Request
Answer with one number: how many lines hold "joints".

Available data
==================================================

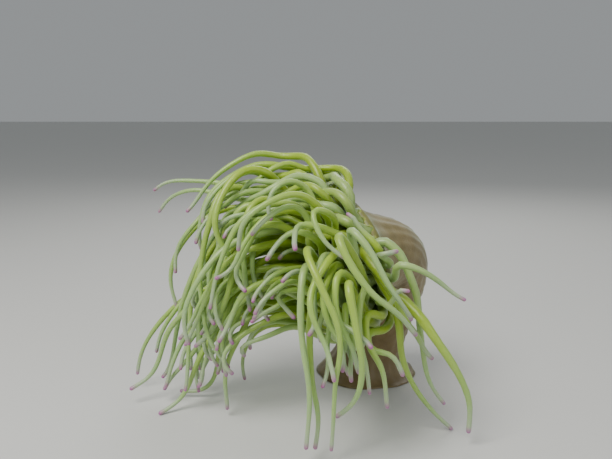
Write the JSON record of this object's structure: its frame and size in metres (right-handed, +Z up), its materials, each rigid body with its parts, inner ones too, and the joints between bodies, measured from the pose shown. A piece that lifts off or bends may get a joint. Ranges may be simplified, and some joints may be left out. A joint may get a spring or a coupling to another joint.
{
  "type": "snakelocks sea anemone",
  "caption": "Still sea anemone: a soft foot and bent column carry a disc of long streaming tentacles that hang over to the ground.",
  "frame": {"origin": "middle of the foot's flat sole, on the ground", "axes": "+Z up out of the sole, the crown leans and faces towards -X and -Y"},
  "size_m": [0.172, 0.1644, 0.1341],
  "materials": {
    "column_flesh": "moist soft skin, brownish olive, satin",
    "disc_flesh": "moist soft skin, olive, satin",
    "tentacle_flesh": "moist soft skin, olive at the root through pale green to a pink tip, satin"
  },
  "bodies": {
    "root": {"pedal_disc": "column_flesh", "column_lower": "column_flesh", "column_upper": "column_flesh", "collar": "column_flesh", "oral_disc": "disc_flesh", "mouth": "disc_flesh", "bundle_back_fall": "tentacle_flesh", "bundle_front_fall": "tentacle_flesh", "bundle_front_hook": "tentacle_flesh", "bundle_inner_arc": "tentacle_flesh", "bundle_left_curtain": "tentacle_flesh", "bundle_left_fall": "tentacle_flesh", "bundle_left_shelf": "tentacle_flesh", "bundle_low_arc": "tentacle_flesh", "bundle_low_left": "tentacle_flesh", "bundle_mid_arc": "tentacle_flesh", "bundle_mid_left": "tentacle_flesh", "bundle_over_top": "tentacle_flesh", "bundle_right_low": "tentacle_flesh", "bundle_top_sweep": "tentacle_flesh", "bundle_upper_sweep": "tentacle_flesh", "crest_middle": "tentacle_flesh", "crest_root": "tentacle_flesh", "crest_tip": "tentacle_flesh", "crossing_middle": "tentacle_flesh", "crossing_root": "tentacle_flesh", "crossing_tip": "tentacle_flesh", "curtain_left_middle": "tentacle_flesh", "curtain_left_root": "tentacle_flesh", "curtain_left_tip": "tentacle_flesh", "far_left_middle": "tentacle_flesh", "far_left_root": "tentacle_flesh", "far_left_tip": "tentacle_flesh", "far_low_middle": "tentacle_flesh", "far_low_root": "tentacle_flesh", "far_low_tip": "tentacle_flesh", "front_left_middle": "tentacle_flesh", "front_left_root": "tentacle_flesh", "front_left_tip": "tentacle_flesh", "front_mid_middle": "tentacle_flesh", "front_mid_root": "tentacle_flesh", "front_mid_tip": "tentacle_flesh", "front_twin_middle": "tentacle_flesh", "front_twin_root": "tentacle_flesh", "front_twin_tip": "tentacle_flesh", "left_outer_middle": "tentacle_flesh", "left_outer_root": "tentacle_flesh", "left_outer_tip": "tentacle_flesh", "right_long_middle": "tentacle_flesh", "right_long_root": "tentacle_flesh", "right_long_tip": "tentacle_flesh", "right_near_middle": "tentacle_flesh", "right_near_root": "tentacle_flesh", "right_near_tip": "tentacle_flesh", "right_reach_middle": "tentacle_flesh", "right_reach_root": "tentacle_flesh", "right_reach_tip": "tentacle_flesh"}
  },
  "joints": []
}
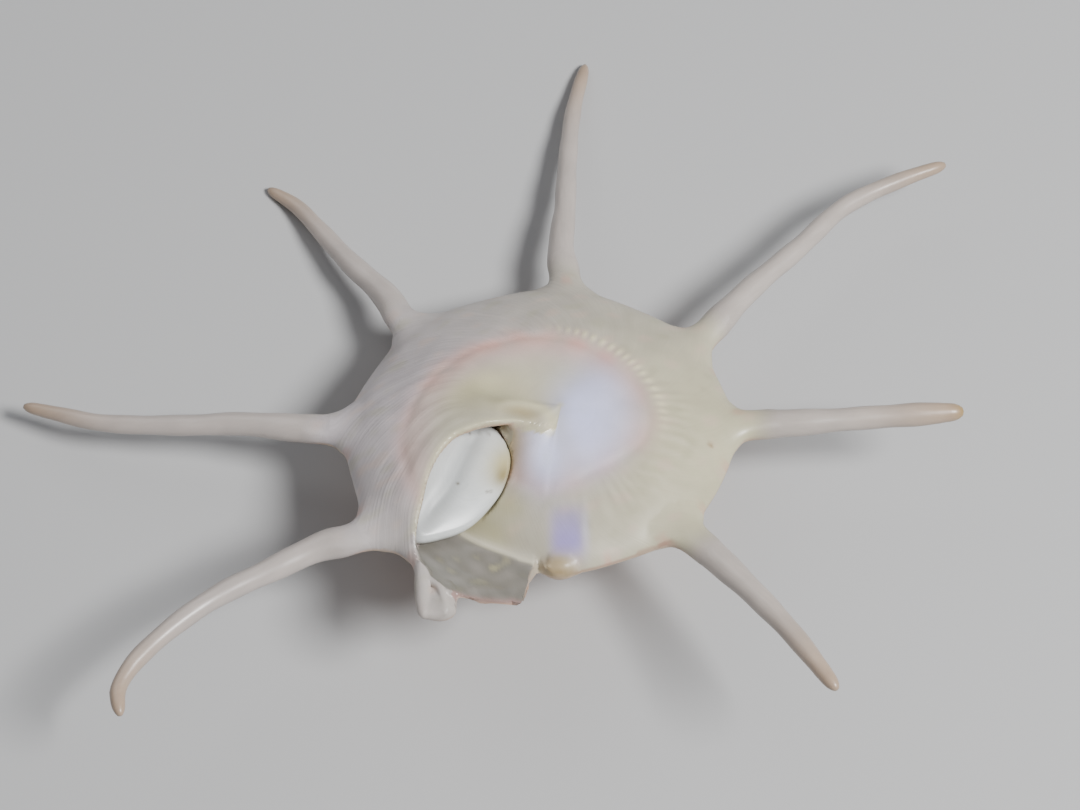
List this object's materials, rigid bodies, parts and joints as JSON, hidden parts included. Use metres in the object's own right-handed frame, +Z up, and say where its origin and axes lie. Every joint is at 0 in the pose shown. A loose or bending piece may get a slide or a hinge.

==================================================

Exercise solution
3